AFP

ABIDJAN

At just 26, Fatou’s skin is marbled from layer on layer of whitening cream. Some even call her a “salamander” woman after the little reptile with light spots and translucent skin.

But nothing can stop the hairdresser in Ivory Coast’s commercial capital Abidjan from using the skin-lightening cream in her quest for a paler complexion. “I love light skin,” Fatou said. “I can’t stop.” Many Ivorian women - as well as more and more men - are using creams with dangerous chemicals for depigmentation, despite government attempts to stop the practice.
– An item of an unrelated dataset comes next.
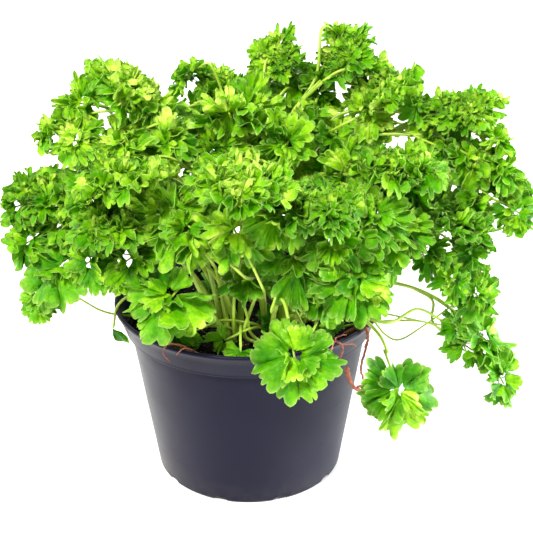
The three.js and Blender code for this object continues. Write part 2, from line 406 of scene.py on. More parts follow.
def makeDryMaterial(finish):
    material, nodes, links, shader = newMaterial("dryStalk")
    color = patchyColor(nodes, links, finish["stops"], 600.0, 0.3)
    links.new(color, shader.inputs["Base Color"])
    shader.inputs["Roughness"].default_value = 0.7
    return material


potFinish = {
    "color": (0.0012, 0.0012, 0.0130),
    "worn": (0.0042, 0.0040, 0.0210),
    "dusty": (0.06, 0.056, 0.052),
    "roughness": (0.36, 0.46),
    "specular": 0.09,
    "sheen": 0.09,
}


def makePotMaterial(finish):
    material, nodes, links, shader = newMaterial("potPlastic")
    place = nodes.new("ShaderNodeTexCoord")
    # scuffs run round the pot: noise stretched level
    stretch = nodes.new("ShaderNodeVectorMath")
    stretch.operation = "MULTIPLY"
    stretch.inputs[1].default_value = (18.0, 18.0, 900.0)
    scuffNoise = nodes.new("ShaderNodeTexNoise")
    scuffNoise.inputs["Scale"].default_value = 1.0
    scuffNoise.inputs["Detail"].default_value = 4.0
    links.new(place.outputs["Object"], stretch.inputs[0])
    links.new(stretch.outputs["Vector"], scuffNoise.inputs["Vector"])
    scuff = nodes.new("ShaderNodeMapRange")
    scuff.inputs["From Min"].default_value = 0.60
    scuff.inputs["From Max"].default_value = 0.75
    scuff.inputs["To Max"].default_value = 0.5
    links.new(scuffNoise.outputs["Fac"], scuff.inputs["Value"])
    patches = placeGroup(nodes, mottleGroup, Scale=35.0, Low=0.0, High=0.35)
    color = mixColors(nodes, links, patches.outputs["Value"], finish["color"], finish["worn"])
    color = mixColors(nodes, links, scuff.outputs["Result"], color, finish["worn"])
    dust = placeGroup(nodes, mottleGroup, Scale=160.0, Detail=6.0, Low=0.0, High=0.25)
    dustMask = mathNode(nodes, links, "MULTIPLY", attributeValue(nodes, "edge"), dust.outputs["Value"])
    color = mixColors(nodes, links, dustMask, color, finish["dusty"])
    links.new(color, shader.inputs["Base Color"])
    shine = placeGroup(nodes, mottleGroup, Scale=60.0, Detail=5.0, Low=finish["roughness"][0],
                       High=finish["roughness"][1])
    rough = mathNode(nodes, links, "MULTIPLY_ADD", scuff.outputs["Result"], 0.25, shine.outputs["Value"])
    links.new(rough, shader.inputs["Roughness"])
    shader.inputs["Specular IOR Level"].default_value = finish["specular"]
    shader.inputs["Sheen Weight"].default_value = finish["sheen"]
    skin = placeGroup(nodes, grainGroup, Scale=1800.0, Depth=0.00006)
    links.new(skin.outputs["Normal"], shader.inputs["Normal"])
    return material


leafMaterial = makeLeafMaterial(leafFinish)
petioleMaterial = makePetioleMaterial(petioleFinish)
peatMaterial = makePeatMaterial(peatFinish)
rootMaterial = makeRootMaterial(rootFinish)
dryMaterial = makeDryMaterial(dryFinish)
potMaterial = makePotMaterial(potFinish)
print("materials made")


# mesh building: a Heap gathers closed islands, and becomes one mesh

class Heap:
    def __init__(self):
        self.points, self.faces, self.count = [], [], 0
        self.values = {"tone": [], "edge": [], "vein": []}

    def add(self, points, faceGroups, tone=0.5, edge=0.0, vein=1.0):
        self.points.append(points)
        for faces in faceGroups:
            self.faces.append(np.asarray(faces) + self.count)
        for key, value in (("tone", tone), ("edge", edge), ("vein", vein)):
            self.values[key].append(np.broadcast_to(value, len(points)).astype(np.float32))
        self.count += len(points)

    def build(self, name, material, slot, *nodeNames):
        points = np.concatenate(self.points).astype(np.float32)
        corners = np.concatenate([faces.ravel() for faces in self.faces]).astype(np.int32)
        sizes = np.concatenate([np.full(len(faces), faces.shape[1]) for faces in self.faces])
        starts = np.concatenate([[0], np.cumsum(sizes)[:-1]]).astype(np.int32)
        mesh = bpy.data.meshes.new(name)
        mesh.vertices.add(len(points))
        mesh.vertices.foreach_set("co", points.ravel())
        mesh.loops.add(len(corners))
        mesh.loops.foreach_set("vertex_index", corners)
        mesh.polygons.add(len(sizes))
        mesh.polygons.foreach_set("loop_start", starts)
        mesh.update(calc_edges=True)
        mesh.shade_smooth()
        for key, lists in self.values.items():
            attribute = mesh.attributes.new(key, "FLOAT", "POINT")
            attribute.data.foreach_set("value", np.concatenate(lists))
        mesh.materials.append(material)
        piece = bpy.data.objects.new(name, mesh)
        bpy.context.collection.objects.link(piece)
        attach(piece, "root")
        if nodeNames:
            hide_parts(*nodeNames)
        return piece


def gridQuads(rows, columns, closed=False):
    r, c = np.meshgrid(np.arange(rows - 1), np.arange(columns if closed else columns - 1), indexing="ij")
    r, c = r.ravel(), c.ravel()
    n = (c + 1) % columns
    return np.stack([r * columns + c, r * columns + n, (r + 1) * columns + n, (r + 1) * columns + c], -1)


# fans that close both ends of a stack of rings; their middle points come after the rings' points
def endFans(rings, sides, flip=False):
    here = np.arange(sides)
    after = (here + 1) % sides
    middle, top = rings * sides, (rings - 1) * sides
    first = np.stack([np.full(sides, middle), after, here], -1)
    last = np.stack([np.full(sides, middle + 1), top + here, top + after], -1)
    fans = np.concatenate([first, last])
    return fans[:, [0, 2, 1]] if flip else fans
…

In late April, Ivory Coast banned whitening creams because of the negative health effects associated with them, ranging from white spots and acne to cancer. If applied liberally, the cosmetics can also cause high blood pressure and diabetes, according to Professor Elidje Ekra, a dermatologist at Abidjan’s Treichville university hospital. The banned products include creams containing mercury, certain steroids, vitamin A, or with hydroquinone levels above two percent.

Hydroquinone is often used in black and white photography and is banned as a skin-lightening ingredient in Europe as it is considered a potential carcinogen. The dangers don’t seem to deter consumers, though. While no official statistics are available, “tchatchos” - or those with lightened skin, often recognisable by their darker knuckles and elbows - are omnipresent in Abidjan.

Businesses continue to sell the whitening products, because they know people will continue to buy them despite the risks.